Chi ha amato Gaber non può non commuoversi leggendo questa bella testimonianza di Sandro Luporini, che con Gaber ha condiviso più di trent’anni di sodalizio artistico e personale.
E’ schivo Luporini, e il suo nome lo leggevamo solo nelle locandine degli spettacoli. Oppure lo scandiva Gaber, alla fine dei concerti, prima degli storici bis: “SANDRO LUPORINI!”
Oggi l’amico esce dal suo silenzio e parla, finalmente, non solo regalandoci quel Gaber che solo lui avrebbe potuto raccontare, ma soprattutto facendoci capire quanto profondo e intenso sia stato il loro legame. Senza Luporini non ci sarebbero stati il signor G. e tutte le esperienze musicali e teatrali, fino a “Non insegnate ai bambini”, ultimo struggente atto del percorso artistico di Gaber, ma anche del sodalizio Gaber Luporini.
Per tutto il libro ho avuto la sensazione di sentir parlare Gaber: ogni frase sembra scritta per essere letta da lui. Leggendo il libro si capisce bene perché. Gaber e Luporini non sono stati rispettivamente il musicista e il paroliere dei loro lavori, ma ciascun lavoro è nato da un dialogo intenso tra i due, fino a diventare il frutto di una voce sola.
Una voce sempre presente a commentare gli anni difficili della nostra storia, una voce libera dai condizionamenti e dalle appartenenze, anche a costo di pesanti critiche.
Così, noi che siamo cresciuti assieme al signor G., mentre ripercorriamo la storia del Teatro Canzone, riviviamo anche la storia della nostra vita, e il malessere esistenziale di fronte a un mondo che ci piace sempre meno è stato anche il nostro malessere.
Chi cerca in questo libro il Gaber privato, rimarrà deluso. La riservatezza che ha caratterizzato la vita di Gaber è la stessa del suo amico Luporini. Ci concede solo qualche tenera incursione: Gaber con le Clark in spiaggia, e con il cappotto al ristorante in riva al mare in giugno, “per via degli spifferi”. E poi si ferma, con delicato pudore, di fronte alla malattia.
A me, e a tanti come me che c’eravamo, rimane un rimpianto: non aver fatto in tempo a condividere con i nostri figli gli spettacoli di Gaber, e sono tanti i ragazzi che avrebbero voluto esserci. Forse è anche per questo che nel libro Luporini immagina di raccontare il suo Gaber a un giovane, Lorenzo.
Degli spettacoli sono rimaste pochissime tracce, come lo stesso Luporini lamenta, chiedendosi lui per primo come mai non abbiano mai pensato di filmarli. Ma forse è meglio così. La magia rimane nei nostri ricordi e in parte la ritroviamo leggendo questo libro.
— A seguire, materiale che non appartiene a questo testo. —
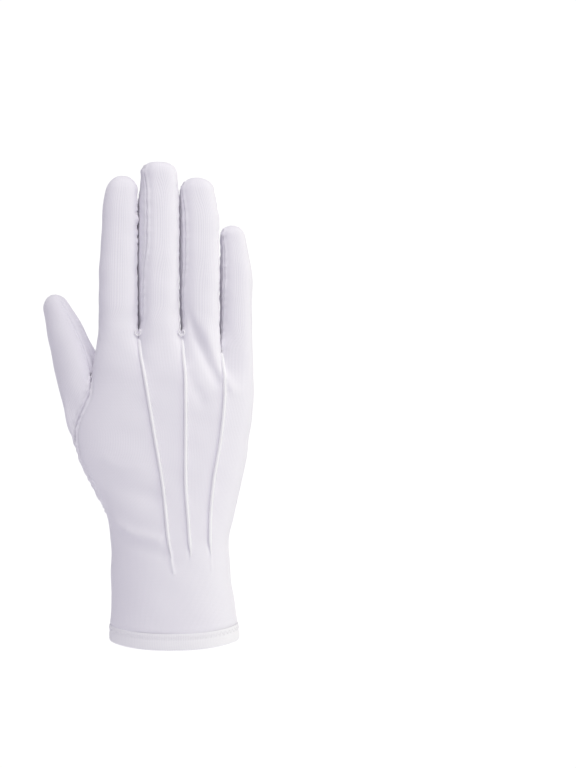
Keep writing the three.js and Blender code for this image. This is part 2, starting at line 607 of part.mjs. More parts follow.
// One finger: its lines run round it from the thumb's side across the back, down the far
// wall, across the palm and up the near wall.
FINGERS.forEach((finger, i) => {
  const floor = crotchHeight(finger.middle, true);
  finger.tip = floor + finger.size.length;
  const near = i > 0;
  const far = i < 3;
  const back = columnStart(i, true);
  const palm = columnStart(i, false);
  const seam = (at, side) => radians(along(FOURCHETTE_SEAMS, at, side));
  const lines = [];
  const addLines = (ids, wall, from, to) => {
    ids.slice(0, -1).forEach((id, step) => {
      const share = step / (ids.length - 1);
      lines.push({ id, wall, angle: (at) => mix(from(at), to(at), share) });
    });
  };
  const idsFrom = (start) => (
    Array.from({ length: finger.cells + 1 }, (_, step) => topRow[(start + step) % ROUND])
  );
  const backLeft = (at) => Math.PI - (near ? seam(at, 'near') : 0);
  const backRight = (at) => (far ? seam(at, 'far') : 0);
  const palmRight = (at) => (far ? -seam(at, 'near') : 0);
  const palmLeft = (at) => -Math.PI + (near ? seam(at, 'far') : 0);
  addLines(idsFrom(back), null, backLeft, backRight);
  if (far) addLines(webs[i], FOURCHETTES[i], backRight, palmRight);
  addLines(idsFrom(palm), null, palmRight, palmLeft);
  if (near) {
    const home = (at) => backLeft(at) - 2 * Math.PI;
    addLines([...webs[i - 1]].reverse(), FOURCHETTES[i - 1], palmLeft, home);
  }

  const domeZ = finger.tip - finger.size.dome;
  let below = lines.map(({ id }) => id);
  for (let row = 1; row < FINGER_ROWS + TIP_ROWS; row += 1) {
    const above = lines.map((line) => {
      const base = places[line.id];
      const z = row <= FINGER_ROWS
        ? mix(base.z, domeZ, (row / FINGER_ROWS) ** 1.15)
        : domeZ + finger.size.dome * Math.sin(((row - FINGER_ROWS) / TIP_ROWS) * (Math.PI / 2));
      const tube = tubePoint(finger, line.angle((z - floor) / (finger.tip - floor)), z, floor);
      const open = (z - base.z) / CROTCH_BLEND;
      const x = mix(base.x, tube.x, easeOut(open));
      const y = mix(base.y, tube.y, ease(open));
      return addPlace(new THREE.Vector3(x, y, z));
    });
    const share = row / (FINGER_ROWS + TIP_ROWS);
    below.forEach((id, column) => {
      const next = (column + 1) % below.length;
      const piece = lines[column].wall && share < FOURCHETTE_TOP ? lines[column].wall : 'trank';
      addFace(piece, id, below[next], above[next], above[column]);
    });
    below = above;
  }
  const tip = addPlace(tubePoint(finger, 0, finger.tip, floor));
  below.forEach((id, column) => addFace('trank', id, below[(column + 1) % below.length], tip));
});

// Outward direction at every place, from the faces round it, each weighted by its corner
const normals = places.map(() => new THREE.Vector3());
Object.values(faces).flat().forEach((face) => {
  face.forEach((id, i) => {
    const toNext = places[face[(i + 1) % face.length]].clone().sub(places[id]);
    const toLast = places[face[(i + face.length - 1) % face.length]].clone().sub(places[id]);
    const direction = toNext.clone().cross(toLast);
    if (direction.length() > 1e-9) {
      normals[id].addScaledVector(direction.normalize(), toNext.angleTo(toLast));
    }
  });
});
normals.forEach((normal) => normal.normalize());

// How far a place on a piece's border is pulled in along the cloth, for half the seam gap.
function borderPull(id, before, after) {
  const into = places[id].clone().sub(places[before]).normalize();
  const onward = places[after].clone().sub(places[id]).normalize();
  const inward = normals[id].clone().cross(into).add(normals[id].clone().cross(onward));
  if (inward.length() > 0.7) {
    return inward.multiplyScalar(SEAM_GAP / inward.lengthSq());
  }
  const outside = Math.sign(normals[id].dot(into.clone().cross(onward)));
  return onward.sub(into).normalize().multiplyScalar(SEAM_GAP * outside);
}

// A closed body of cloth: the outer faces, the same faces one thickness further in, and
// narrow walls between them round every border.
function clothBody(piece) {
  const nextOnBorder = new Map();
  const edges = new Set(piece.flatMap((face) => (
    face.map((id, i) => `${id}>${face[(i + 1) % face.length]}`)
  )));
  piece.forEach((face) => face.forEach((id, i) => {
    const next = face[(i + 1) % face.length];
    if (!edges.has(`${next}>${id}`)) nextOnBorder.set(id, next);
  }));
  const lastOnBorder = new Map([...nextOnBorder].map(([id, next]) => [next, id]));
  const positions = [];
  const corner = (id, depth) => {
    const point = places[id].clone().addScaledVector(normals[id], -depth);
    if (nextOnBorder.has(id)) point.add(borderPull(id, lastOnBorder.get(id), nextOnBorder.get(id)));
    positions.push(point.x, point.y, point.z);
  };
  const triangle = (a, b, c, depth) => {
    corner(a, depth);
    corner(b, depth);
    corner(c, depth);
  };
  piece.forEach(([first, ...rest]) => {
    for (let i = 0; i + 1 < rest.length; i += 1) {
      triangle(first, rest[i], rest[i + 1], 0);
      triangle(first, rest[i + 1], rest[i], CLOTH);
    }
  });
  nextOnBorder.forEach((next, id) => {
    const strip = id < next
      ? [[next, 0], [id, 0], [next, CLOTH], [id, 0], [id, CLOTH], [next, CLOTH]]
      : [[next, 0], [id, 0], [id, CLOTH], [next, 0], [id, CLOTH], [next, CLOTH]];
    strip.forEach(([place, depth]) => corner(place, depth));
  });
  return positions;
}

// A closed body swept from equal rings of points; open ends are closed by a flat fan.
function sweptBody(rings, isLoop) {
  const positions = [];
  const triangle = (...corners) => corners.forEach((point) => positions.push(point.x, point.y, point.z));
  const count = rings[0].length;
  const last = isLoop ? rings.length : rings.length - 1;
  for (let i = 0; i < last; i += 1) {
    const here = rings[i];
    const next = rings[(i + 1) % rings.length];
    for (let j = 0; j < count; j += 1) {
      const k = (j + 1) % count;
      triangle(here[j], here[k], next[k]);
      triangle(here[j], next[k], next[j]);
    }
  }
  if (!isLoop) {
    for (let j = 1; j + 1 < count; j += 1) {
      triangle(rings[0][0], rings[0][j + 1], rings[0][j]);
      triangle(rings[last][0], rings[last][j], rings[last][j + 1]);
    }
  }
  return positions;
}

// The hem's section: how far it stands out of the cloth's face, and its share of the height
const HEM_SECTION = [
  { out: -2.0, up: 1.00 },
  { out: -1.9, up: 0.06 },
  { out: -0.9, up: 0.00 },
  { out: 0.15, up: 0.06 },
  { out: 0.35, up: 0.50 },
  { out: 0.25, up: 1.00 },
];
function hemBody() {
  const top = HEM_HEIGHT - SEAM_GAP / 2;
  const rings = handRows[0].map(({ angle }) => HEM_SECTION.map(({ out, up }) => {
    const z = hemEdge(angle) + up * top;
    const normal = handNormal(angle, z).setZ(0).normalize();
    return handPoint(angle, z).addScaledVector(normal, out * CLOTH);
  }));
  return sweptBody(rings.reverse(), true);
}

// A tuck's section: across it and out of the back, as shares of its width and height
const TUCK_SECTION = [
  { across: -0.28, out: 0.0 },
  { across: 0.28, out: 0.0 },
  { across: 0.50, out: 0.4 },
  { across: 0.30, out: 0.9 },
  { across: -0.30, out: 0.9 },
  { across: -0.50, out: 0.4 },
];
function tuckBody(i) {
  const column = columnStart(i, true);
  const rows = handRows.map((row) => row[column])
    .filter(({ z }) => z >= heightOf(TUCK_END))
    .slice(0, -1);
  const rings = rows.map(({ angle, z }, step) => {
    const point = handPoint(angle, z);
    const normal = handNormal(angle, z);
    const across = new THREE.Vector3(0, 0, 1).cross(normal).negate().normalize();
    const taper = Math.min(1, 0.35 + 0.65 * Math.min(step, rows.length - 1 - step));
    return TUCK_SECTION.map((place) => point.clone()
      .addScaledVector(across, place.across * TUCK_WIDTH * taper)
      .addScaledVector(normal, TUCK_GAP + place.out * TUCK_HEIGHT * taper));
  });
  return sweptBody(rings, false);
}

function bodyMesh(name, positions, material) {
  const loose = new THREE.BufferGeometry();
  loose.setAttribute('position', new THREE.Float32BufferAttribute(positions, 3));
  const geometry = mergeVertices(loose, 1e-4);
  geometry.computeVertexNormals();
  const mesh = new THREE.Mesh(geometry, material);
  mesh.name = name;
  return mesh;
}

const knit = new THREE.MeshStandardMaterial({ color: 0xe9e7f0, roughness: 0.85, metalness: 0 });
const knitWall = new THREE.MeshStandardMaterial({ color: 0xdedbe8, roughness: 0.85, metalness: 0 });
const knitDouble = new THREE.MeshStandardMaterial({ color: 0xefedf5, roughness: 0.8, metalness: 0 });

const glove = new THREE.Group();
glove.name = 'parade_glove';
glove.add(bodyMesh('trank', clothBody(faces.trank), knit));
glove.add(bodyMesh('thumb', clothBody(faces.thumb), knit));
FOURCHETTES.forEach((name) => glove.add(bodyMesh(name, clothBody(faces[name]), knitWall)));
glove.add(bodyMesh('cuff_hem', hemBody(), knitDouble));
['tuck_index_middle', 'tuck_middle_ring', 'tuck_ring_little'].forEach((name, i) => {
  glove.add(bodyMesh(name, tuckBody(i + 1), knitDouble));
});

export default glove;
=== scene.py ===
import math

import bpy
import numpy as np
from bpy.props import FloatProperty, FloatVectorProperty, PointerProperty
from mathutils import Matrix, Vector


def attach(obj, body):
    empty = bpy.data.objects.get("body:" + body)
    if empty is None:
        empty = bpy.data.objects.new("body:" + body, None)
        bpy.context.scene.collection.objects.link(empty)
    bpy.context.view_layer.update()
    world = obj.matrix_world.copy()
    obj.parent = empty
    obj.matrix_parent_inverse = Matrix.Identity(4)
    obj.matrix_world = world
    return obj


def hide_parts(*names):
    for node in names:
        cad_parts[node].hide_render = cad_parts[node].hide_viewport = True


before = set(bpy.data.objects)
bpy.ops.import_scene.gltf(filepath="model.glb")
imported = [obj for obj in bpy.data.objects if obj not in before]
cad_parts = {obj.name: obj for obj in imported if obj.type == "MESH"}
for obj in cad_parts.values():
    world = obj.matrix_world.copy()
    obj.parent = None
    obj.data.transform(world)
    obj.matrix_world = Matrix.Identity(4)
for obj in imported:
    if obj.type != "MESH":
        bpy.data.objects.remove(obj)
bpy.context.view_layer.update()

bl_info = {
    "name": "Parade glove",
    "version": (1, 0, 0),
    "blender": (4, 5, 0),
    "location": "3D View > Sidebar > Parade glove",
    "description": "Dresses the packed parade glove in knitted cloth, seams, tucks and threads",
    "category": "Add Mesh",
}

MM = 0.001
TAU = 2 * math.pi

# The glove's own sizes in millimetres, as the part has them. +Z runs to the fingertips, the back
# of the hand faces -Y and the thumb -X.
CUFF_LENGTH = 54.0
HEM_WIDTH = 65.2
HEM_DEPTH = 41.0
HEM_HEIGHT = 8.2
HEM_DIP = 2.8
WRIST_WIDTH = 60.0
WRIST_DEPTH = 37.5
PALM_LENGTH = 106.0
PALM_WIDTH = 83.6
PALM_DEPTH = 30.0
THUMB_MOUND = 6.0
HEEL_MOUND = 3.0
KNUCKLE_BLEND = 24.0
PALM_CROTCH_RISE = 2.5
LITTLE_CROTCH_DROP = 8.2
CROTCH_BLEND = 9.0
THUMB_LENGTH = 73.0
THUMB_WIDTH = 30.2
THUMB_DEPTH = 32.0
THUMB_DOME = 6.5
THUMB_LEAN = math.radians(20.6)
THUMB_FORWARD = math.radians(10)
THUMB_GIRTH = 13.0
TUBE_SQUARE = 2.6
ARCH_SHARE = 0.88
WALL_LEAN = 0.18
TUCK_END = 0.87
FOLD_WIDTH = 3.4
CROTCH_HEIGHT = CUFF_LENGTH + PALM_LENGTH

# Cells of the surface: across each finger's back or palm, across a finger wall, and upwards
CELLS = (30, 22, 22, 24)
WALL_CELLS = 10
HAND_ROWS = 132
FINGER_ROWS = 66
TIP_ROWS = 9
THUMB_ROWS = 64
SEAM_RINGS = 14
HAND_GROUP = 4
THUMB_GROUP = 5


def table(names, *rows):
    """Rows of numbers as one array for each named column."""
    return dict(zip(names.split(), np.array(rows, float).T))


# Each finger's width, depth, length, dome height, place towards the palm, its tip's roundness, and
# how much of its inner wall turns to the back
FINGER = table(
    "width depth length dome forward round wall",
    (20.5, 18.6, 81.0, 8.2, 1.0, 2.3, 1.0),
    (22.1, 19.6, 88.0, 6.4, 0.0, 2.6, 1.0),
    (19.5, 18.6, 84.4, 6.8, 0.5, 2.3, 0.72),
    (16.9, 16.0, 63.8, 5.4, 2.0, 2.3, 0.62),
)
KNUCKLE_WIDTH = FINGER["width"].sum()
KNUCKLE_LINES = np.concatenate([[0], np.cumsum(FINGER["width"])]) - 0.487 * KNUCKLE_WIDTH
FINGER_MIDDLE = (KNUCKLE_LINES[:-1] + KNUCKLE_LINES[1:]) / 2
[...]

Io ricorderò i bis. Era un momento speciale: terminato lo spettacolo, Gaber tornava sul palcoscenico, le luci rimanevano accese, lui prendeva la chitarra e, stanco e sudato, cantava le canzoni più amate, trasformando il teatro nel luogo di una festa tra amici. Ogni volta ci faceva credere che era lì solo per quella sera, solo per noi. Grazie Gaber. Grazie Luporini.